Following the vote, president of the Deputy Sheriff’s Association Tina Holtz said she and the union members were very pleased the contract was approved, and also explained why moving the retirement option from 25 to 20 years was so important.
“I think there’s several reasons,” Holtz said. “One, it brings us into line with other agencies in this county and the surrounding counties. It’s also, if you pay attention to the news, a different world out there and we’re ready to go at 20 years. We really need to be moving through and onto another career.”
Both unions have already ratified the tentative contract. Chautauqua County Sheriff Joe Gerace along with two deputies also spoke before the vote in support of the contract.

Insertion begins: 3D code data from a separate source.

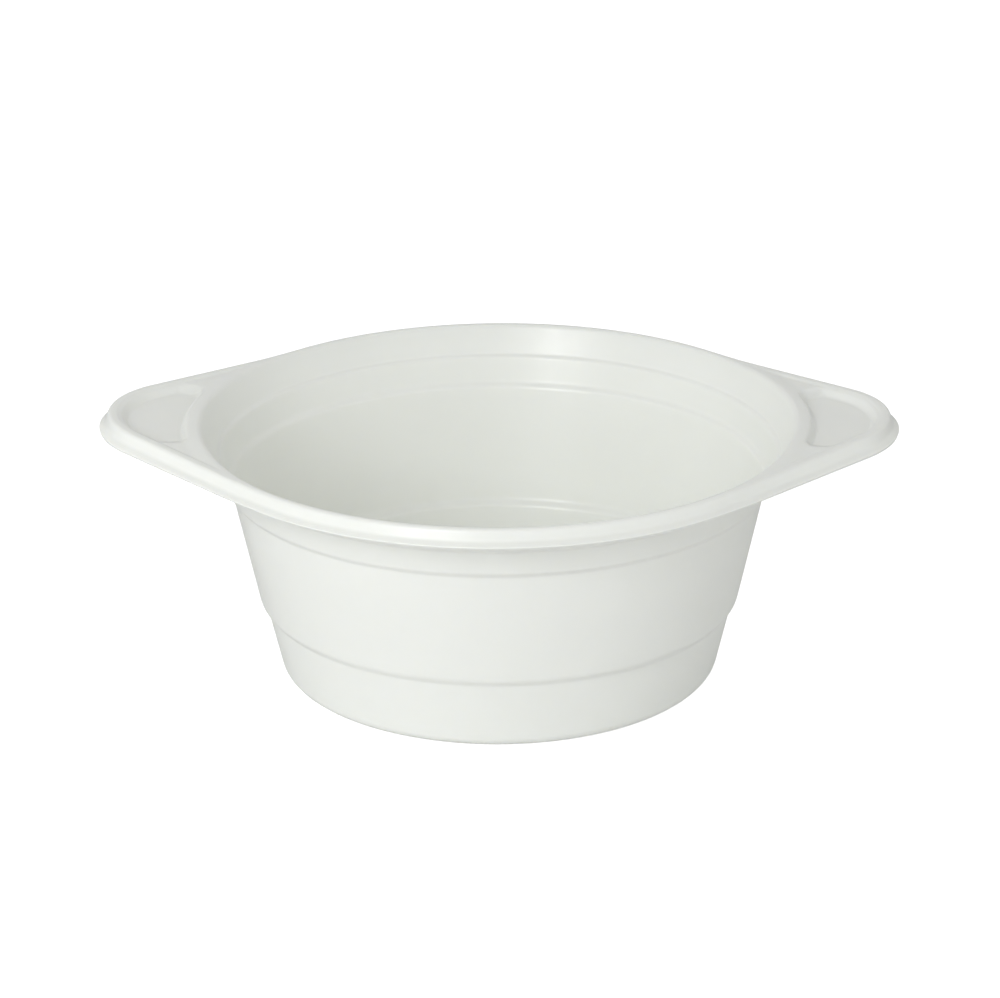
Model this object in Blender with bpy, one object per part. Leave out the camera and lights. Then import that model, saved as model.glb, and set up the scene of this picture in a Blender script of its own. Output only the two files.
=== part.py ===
"""A disposable two-handled soup bowl, thermoformed from one plastic sheet.

Frame: origin at the centre of the base, on the surface that the bowl stands on.
+Z is up and the two ears lie along X. Lengths below are in millimetres and the
mesh is built in metres.

The sheet's inner and upper skin is laid out as rings round the Z axis, from the
middle of the floor, up the wall, over the rim and the ears, and down the skirt to
the trimmed edge. Solidify then gives the sheet its thickness on the far side.
"""

import math

import bmesh
import bpy

MM = 0.001

# The sheet.
SHEET = 0.5

# Rim and ears, seen from above: a circle and one disc at each end, in one hull.
RIM_RADIUS = 61.0
RIM_HEIGHT = 52.8
MOUTH_RADIUS = 1.3
BEAD_RADIUS = 1.0
EAR_CENTRE = 57.8
EAR_RADIUS = 20.5
EAR_SLOPE = 0.06
EAR_SLOPE_START = 47.0
EAR_SLOPE_BLEND = 6.0

# Skirt below the rim: steep down from the bead, then a narrow flange to the trimmed edge.
SKIRT_FLARE = 2.75
SKIRT_HEIGHT = 2.9
SKIRT_ANGLE = math.radians(70)
FLANGE_WIDTH = 1.25
FLANGE_DROP = 0.7

# Top of each ear: sunk a little between the beads, with a thumb recess in it.
LAND_DEPTH = 0.35
LAND_MARGIN = 0.8
LAND_EDGE = 1.0
LAND_INNER_EDGE = 3.5
RECESS_DEPTH = 1.4
RECESS_EDGE = 1.5
RECESS_MARGIN = 1.7
RECESS_INNER_MARGIN = 1.7
RECESS_CORNER = 4.0

# Wall of the bowl, inner skin, as (radius, height).
FLOOR_HEIGHT = SHEET
PANEL_RADIUS = 33.0
PANEL_RAISE = 1.5
PANEL_EDGE = 2.0
CORNER_RADIUS = 2.4
WALL_FOOT = (44.25, FLOOR_HEIGHT)
SHOULDER_BOTTOM = (47.6, 15.05)
SHOULDER_TOP = (48.75, 16.2)
LOWER_LEDGE_BOTTOM = (53.95, 40.6)
LOWER_LEDGE_TOP = (54.85, 41.1)
UPPER_LEDGE_BOTTOM = (56.4, 46.45)
UPPER_LEDGE_TOP = (57.15, 46.95)

# Mesh spacing.
EAR_STEP = 3.0
ROUND_STEP = 5.0
BEAD_STEPS = 4

FLANK_ANGLE = math.acos((RIM_RADIUS - EAR_RADIUS) / EAR_CENTRE)


def angles():
    """The directions round the bowl, closer together along the ears."""
    ear = math.degrees(FLANK_ANGLE)
    ear_count = round(2 * ear / EAR_STEP)
    round_count = round((180 - 2 * ear) / ROUND_STEP)
    found = []
    for start, span, count in (
        (-ear, 2 * ear, ear_count),
        (ear, 180 - 2 * ear, round_count),
        (180 - ear, 2 * ear, ear_count),
        (180 + ear, 180 - 2 * ear, round_count),
    ):
        found += [math.radians(start + span * i / count) for i in range(count)]
    return found


def outline_radius(angle, offset):
    """Distance from the axis to the rim's outline, moved outwards by offset."""
    folded = abs(math.atan2(math.sin(angle), abs(math.cos(angle))))
    if folded >= FLANK_ANGLE:
        return RIM_RADIUS + offset
    across = EAR_CENTRE * math.sin(folded)
    disc = EAR_RADIUS + offset
    if across < disc:
        reach = EAR_CENTRE * math.cos(folded) + math.sqrt(disc**2 - across**2)
        point = (reach * math.cos(folded) - EAR_CENTRE, reach * math.sin(folded))
        if math.atan2(point[1], point[0]) <= FLANK_ANGLE:
            return reach
    return (RIM_RADIUS + offset) / math.cos(FLANK_ANGLE - folded)


def edge_distance(x, y):
    """How far a point on an ear lies inside the rim's outline."""
    x, y = abs(x), abs(y)
    from_disc = math.hypot(x - EAR_CENTRE, y)
    if x > EAR_CENTRE and math.atan2(y, x - EAR_CENTRE) <= FLANK_ANGLE:
        return EAR_RADIUS - from_disc
    return RIM_RADIUS - x * math.cos(FLANK_ANGLE) - y * math.sin(FLANK_ANGLE)


def smooth_step(value):
    value = min(max(value, 0.0), 1.0)
    return value * value * (3 - 2 * value)


def recess(x, y):
    """Depth of a point of an ear's top below the rim."""
    edge = edge_distance(x, y)
    mouth = math.hypot(x, y) - RIM_RADIUS
    top = smooth_step((edge - LAND_MARGIN) / LAND_EDGE)
    top *= smooth_step(mouth / LAND_INNER_EDGE)
    a, b = edge - RECESS_MARGIN, mouth - RECESS_INNER_MARGIN
    inside = min(a, b)
    # The corner where the outer edge, a, and the inner edge, b, meet is rounded.
    u, v = a - RECESS_CORNER, b - RECESS_CORNER
    turn = FLANK_ANGLE - math.atan2(abs(y), abs(x))
    lean = -math.cos(turn)
    if turn > 0 and u < lean * v and v < lean * u:
        inside = RECESS_CORNER - math.sqrt(u * u + v * v - 2 * lean * u * v) / math.sin(turn)
    return LAND_DEPTH * top + RECESS_DEPTH * smooth_step(inside / RECESS_EDGE)


def lift(x, z):
    """The ears rise a little towards their tips, and the rim goes with them."""
    past = abs(x) - EAR_SLOPE_START
    if past <= 0:
        return 0.0
    if past < EAR_SLOPE_BLEND:
        rise = EAR_SLOPE * past**2 / (2 * EAR_SLOPE_BLEND)
    else:
        rise = EAR_SLOPE * (past - EAR_SLOPE_BLEND / 2)
    return rise * smooth_step((z - UPPER_LEDGE_TOP[1]) / 4)


def wall_profile():
    """(radius, height) of the inner skin from the floor's middle to the rim."""
    foot, top = WALL_FOOT, SHOULDER_BOTTOM
    lean = math.atan2(top[0] - foot[0], top[1] - foot[1])
    turn = math.pi / 2 - lean
    reach = CORNER_RADIUS * math.tan(turn / 2)
    centre = (foot[0] - reach, foot[1] + CORNER_RADIUS)
    corner = []
    for i in range(4):
        a = turn * i / 3
        corner.append(
            (
                centre[0] + CORNER_RADIUS * math.sin(a),
                centre[1] - CORNER_RADIUS * math.cos(a),
            )
        )
    raised = FLOOR_HEIGHT + PANEL_RAISE
    panel = [(PANEL_RADIUS / 2, raised), (PANEL_RADIUS - PANEL_EDGE, raised)]
    panel.append((PANEL_RADIUS, FLOOR_HEIGHT))
    steps = [SHOULDER_BOTTOM, SHOULDER_TOP, LOWER_LEDGE_BOTTOM]
    steps += [LOWER_LEDGE_TOP, UPPER_LEDGE_BOTTOM, UPPER_LEDGE_TOP]
    return panel + corner + steps


def deck_positions(length):
    """Distances across an ear's top, from the mouth's bead to the outer bead."""
    near = [0.0, 1.6, 2.2, 2.7, 3.3]
    far = [3.4, 2.8, 2.3, 1.7, 0.0]
    full = near[-1] + far[0]
    if length <= full * 1.15:
        scale = length / (full * 1.15)
    else:
        scale = 1.0
    gap = length - full * scale
    middle = [near[-1] * scale + gap * i / 3 for i in (1, 2)]
    return [p * scale for p in near] + middle + [length - p * scale for p in far]


def rim_points(angle):
    """(radius, height) over the rim at one angle, from the wall to the trimmed edge."""
    outline = outline_radius(angle, 0.0)
    rise = math.atan2(
        RIM_HEIGHT - MOUTH_RADIUS - UPPER_LEDGE_TOP[1],
        RIM_RADIUS - MOUTH_RADIUS - UPPER_LEDGE_TOP[0],
    )
    start = rise + math.pi / 2
    points = []
    for i in range(BEAD_STEPS):
        a = start + (math.pi / 2 - start) * i / BEAD_STEPS
        radius = RIM_RADIUS + MOUTH_RADIUS * math.cos(a)
        points.append((radius, RIM_HEIGHT - MOUTH_RADIUS + MOUTH_RADIUS * math.sin(a)))
    for across in deck_positions(outline - RIM_RADIUS):
        radius = RIM_RADIUS + across
        depth = recess(radius * math.cos(angle), radius * math.sin(angle))
        points.append((radius, RIM_HEIGHT - depth))
    for i in range(1, BEAD_STEPS):
        a = math.pi / 2 - SKIRT_ANGLE * i / (BEAD_STEPS - 1)
        radius = outline_radius(angle, BEAD_RADIUS * math.cos(a))
        points.append((radius, RIM_HEIGHT - BEAD_RADIUS + BEAD_RADIUS * math.sin(a)))
    lip = RIM_HEIGHT - SKIRT_HEIGHT
    points.append((outline_radius(angle, SKIRT_FLARE - FLANGE_WIDTH), lip + FLANGE_DROP))
    points.append((outline_radius(angle, SKIRT_FLARE), lip))
    return points


def bowl_skin():
    """Vertices and faces of the inner and upper skin, facing up and inwards."""
    directions = angles()
    rows = [wall_profile() + rim_points(angle) for angle in directions]
    rings = len(rows[0])
    vertices = [(0.0, 0.0, (FLOOR_HEIGHT + PANEL_RAISE) * MM)]
    for angle, row in zip(directions, rows):
        for radius, height in row:
            x, y = radius * math.cos(angle), radius * math.sin(angle)
            vertices.append((x * MM, y * MM, (height + lift(x, height)) * MM))
    faces = []
    for i in range(len(directions)):
        here = 1 + i * rings
        after = 1 + (i + 1) % len(directions) * rings
        faces.append((0, here, after))
        for j in range(rings - 1):
            faces.append((here + j, here + j + 1, after + j + 1, after + j))
    return vertices, faces


def plastic():
    material = bpy.data.materials.new("white_plastic")
    material.use_nodes = True
    shader = material.node_tree.nodes["Principled BSDF"]
    shader.inputs["Base Color"].default_value = (0.80, 0.82, 0.77, 1.0)
    shader.inputs["Roughness"].default_value = 0.35
    return material


def build_bowl():
    vertices, faces = bowl_skin()
    mesh = bpy.data.meshes.new("bowl")
    mesh.from_pydata(vertices, [], faces)
    skin = bmesh.new()
    skin.from_mesh(mesh)
    # Where there is no ear, the rings across its top lie on one another.
    bmesh.ops.remove_doubles(skin, verts=skin.verts, dist=0.000002)
    skin.to_mesh(mesh)
    skin.free()
    mesh.shade_smooth()
    mesh.set_sharp_from_angle(angle=math.radians(50))
    mesh.materials.append(plastic())
    bowl = bpy.data.objects.new("bowl", mesh)
    bpy.context.scene.collection.objects.link(bowl)
    sheet = bowl.modifiers.new("sheet", "SOLIDIFY")
    sheet.thickness = SHEET * MM
    sheet.offset = -1.0
    sheet.use_even_offset = True
    sheet.use_quality_normals = True
    sheet.use_rim = True
    return bowl


def main():
    for existing in list(bpy.data.objects):
        bpy.data.objects.remove(existing, do_unlink=True)
    build_bowl()


main()
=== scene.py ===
"""The two-handled soup bowl as it looks: one thin thermoformed sheet of white plastic."""

import math

import bpy
from mathutils import Matrix, Vector


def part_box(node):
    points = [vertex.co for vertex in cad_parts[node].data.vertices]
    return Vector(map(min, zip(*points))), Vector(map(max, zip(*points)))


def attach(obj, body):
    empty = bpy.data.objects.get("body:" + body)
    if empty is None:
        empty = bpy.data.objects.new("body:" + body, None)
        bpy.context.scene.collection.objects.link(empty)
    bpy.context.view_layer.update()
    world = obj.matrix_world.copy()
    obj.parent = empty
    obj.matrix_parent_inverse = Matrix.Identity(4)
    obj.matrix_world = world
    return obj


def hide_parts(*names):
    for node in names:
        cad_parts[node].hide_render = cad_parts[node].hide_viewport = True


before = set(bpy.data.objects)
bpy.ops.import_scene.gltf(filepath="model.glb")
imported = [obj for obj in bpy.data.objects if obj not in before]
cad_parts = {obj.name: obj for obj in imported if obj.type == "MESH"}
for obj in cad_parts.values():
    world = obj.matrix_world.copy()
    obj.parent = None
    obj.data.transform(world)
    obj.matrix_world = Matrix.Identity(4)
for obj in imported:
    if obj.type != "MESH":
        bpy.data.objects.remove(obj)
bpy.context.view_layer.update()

MM = 0.001

# ---------------------------------------------------------------------------
# The sheet's shape, in millimetres. The overall sizes come from the CAD node.
# ---------------------------------------------------------------------------

LOW, HIGH = (tuple(value / MM for value in corner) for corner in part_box("bowl"))

SHEET = 0.5

# Rim: a bead at the mouth, one at the outline, then a steep skirt with a narrow flange.
MOUTH_RADIUS = 1.3
MOUTH_HALF_TURN = math.radians(31.5)
BEAD_RADIUS = 1.0
SKIRT_FLARE = 2.75
SKIRT_HEIGHT = 2.9
SKIRT_ANGLE = math.radians(70)
FLANGE_WIDTH = 1.25
FLANGE_DROP = 0.7
HEEL_UPPER_RADIUS = 1.0
HEEL_UNDER_RADIUS = 1.5
CUT_EDGE_RADIUS = 0.12

# Ears, which rise a little from EAR_SLOPE_START towards their tips.
EAR_RADIUS = 20.5
EAR_SLOPE = 0.06
EAR_SLOPE_START = 47.0
EAR_SLOPE_BLEND = 6.0
EAR_LIFT_HEIGHT = 4.0

RIM_RADIUS = (HIGH[1] - LOW[1]) / 2 - SKIRT_FLARE
EAR_TIP = (HIGH[0] - LOW[0]) / 2 - SKIRT_FLARE
EAR_CENTRE = EAR_TIP - EAR_RADIUS
TIP_RISE = EAR_SLOPE * (EAR_TIP - EAR_SLOPE_START - EAR_SLOPE_BLEND / 2)
RIM_HEIGHT = HIGH[2] - TIP_RISE

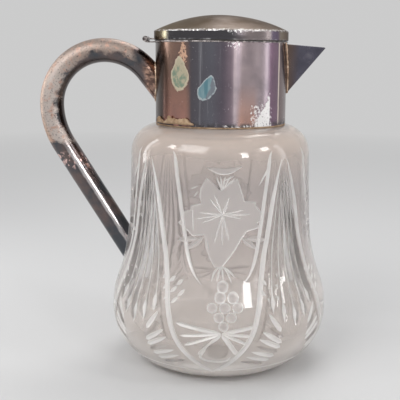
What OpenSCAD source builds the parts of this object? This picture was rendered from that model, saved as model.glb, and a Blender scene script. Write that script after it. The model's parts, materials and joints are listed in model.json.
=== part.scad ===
// Claret jug: a cut-glass body with a silver-plated collar, beak spout, tube handle and hinged lid.
// Millimetres. The origin is the centre of the base, +Z is up, the spout points along +X
// and the handle and hinge are on the -X side.

/* [Glass body] */
// Greatest radius of the belly
belly_r = 74.5; // [70:0.5:80]
// Height of the greatest radius above the base
belly_h = 37; // [32:0.5:42]
// Radius of the arc from the belly down to the base
low_arc_r = 39.5; // [38:0.5:45]
// Radius of the arc from the belly up to the flare
hip_arc_r = 60; // [50:1:75]
// Radius of the hollow arc that flares from the side into the belly
flare_arc_r = 123; // [105:1:140]
// Radius of the body where the flare begins
waist_r = 62.3; // [60:0.5:65]
// Lean of the side above the flare, in degrees from upright
side_lean = 2; // [0.5:0.25:3]
// Height of the shoulder, where the neck rises
shoulder_h = 163.3; // [158:1:180]
// Radius of the rounded shoulder
shoulder_arc_r = 19; // [17:0.5:20]
// Thickness of the glass wall
glass_wall = 5; // [4:0.5:7]
// Thickness of the glass floor
glass_floor = 16; // [10:1:20]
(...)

NEW CONTRACT SHOULD HAVE A MINIMAL IMPACT ON CONSOLIDATION STUDY
The terms of the new contracts shouldn’t have an impact on a possible consolidation of public safety services between the county and city of Jamestown. That’s according to Horrigan, who addressed the issue following Wednesday night’s vote.
“We’ve been working with [Mayor Sam Teresi] and the unions have been working together to give us their concerns, and we think we have a good law enforcement team. If [the city] wants us to contract with them, as we do in other places, we’re happy to do that,” Horrigan said. “There’s some unique things about chain of command in the city and some unique issues that they have, but we don’t think this will have a real bearing on that, directly.”
That police consolidation study is still being finalized and there’s no guarantee it would be accepted by the city council or the county legislature. The basic premise of the proposed consolidation is to have the Sheriff’s office provide deputies to work in Jamestown, replacing Jamestown Police officers as they retire or leave the force. The transition would result in a savings for the city at no additional cost to the county.
Consultants with the Center for Governmental Research (CGR) consulting firm out of Rochester have been hired to look into the feasibility of such a plan, with funding provided by the state.